I’d stop paying child support. If you want to pay for college or help, that’s up to you. If what you describe is true, that she won’t contact you, then I wouldn’t pay. Offer her the money if she’d like to have a relationship with you as a father, but not as a rich donor who just wants to send her money. This can be explained in a letter to HER, not to her mother. Child support is set up in a certain way by law because that’s what the state thinks is fair. Different states have different cutoff ages (18, grad from high school, 21, married, join military, etc). Sometimes the amount paid reflects that. You might have paid a little more because your state knew the obligation was for 18 years and not 21, wouldn’t include college. It’s hard to say if what you paid was fair in Ohio but not in Georgia, or California, or NY. The law here was 18. My BIL paid his required amount for 15 years, and then helped his son pay for college basically the same amount as child support, but when son stopped going to college and moved back to his mother’s, BIL stopped paying. He continued to have a relationship, continued to send birthday money or take him out (son lives about 4 hours away) when in that town, etc., but the ex-wife was out of it. She always made more money than BIL and always acted like she deserved more - more time, more holidays, more money, more insurance, etc. She was an unhappy person.
As for the car, was it a gift for graduation, a birthday, all that? Do you make payments on a very expensive car? Who pays the insurance? If it was a gift, then it was a gift. If it was for her to use but you own it, then you could take it back since her high school days are over.

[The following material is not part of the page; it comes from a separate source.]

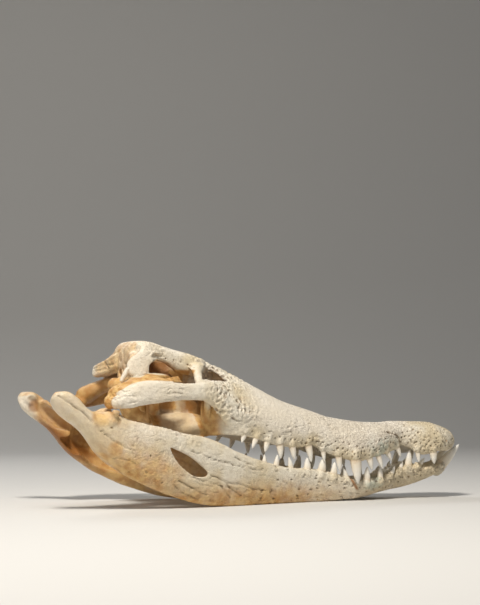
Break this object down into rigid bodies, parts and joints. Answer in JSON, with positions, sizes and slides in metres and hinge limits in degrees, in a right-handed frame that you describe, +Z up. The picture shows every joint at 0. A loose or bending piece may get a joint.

My parents weren’t divorced, but I didn’t get guaranteed money every month when I was in college. I earned as much as I could, my father sometimes sent me $100 for rent (but only if I begged). I never had a car in college and when I graduated I did get one - and the payment book that came with is! (he paid first payment as a gift, the rest was on me). And I appreciated it. He spent a lot of money on himself and on the kids living with him (I have 3 younger brothers) but the 3 older kids (me, brother, sister) were in college, out of sight, out of mind. And off the payroll.
My own kids (I’m a single mother with no other parent paying anything) did not have cars in college, did not get guaranteed money from me, were offered to live for free at home but chose to pay rent and go to colleges far away. Sometimes they like me, sometimes they don’t, but they never thought I was unfair or withholding money they were ENTITLED to (they knew they weren’t entitled and that I was doing my best). Now they are independent, even though one just started grad school; grad school is ALL on her (luckily, it’s fully funded but she works to pay the rent and support her coffee habit).
I have a friend whose husband died when her kids were quite young. She received social security for them and she KNEW it was going to end when they were 18/grad from hs. She planned for it! Your daughter’s mother knew the child support was going to end. She should have planned.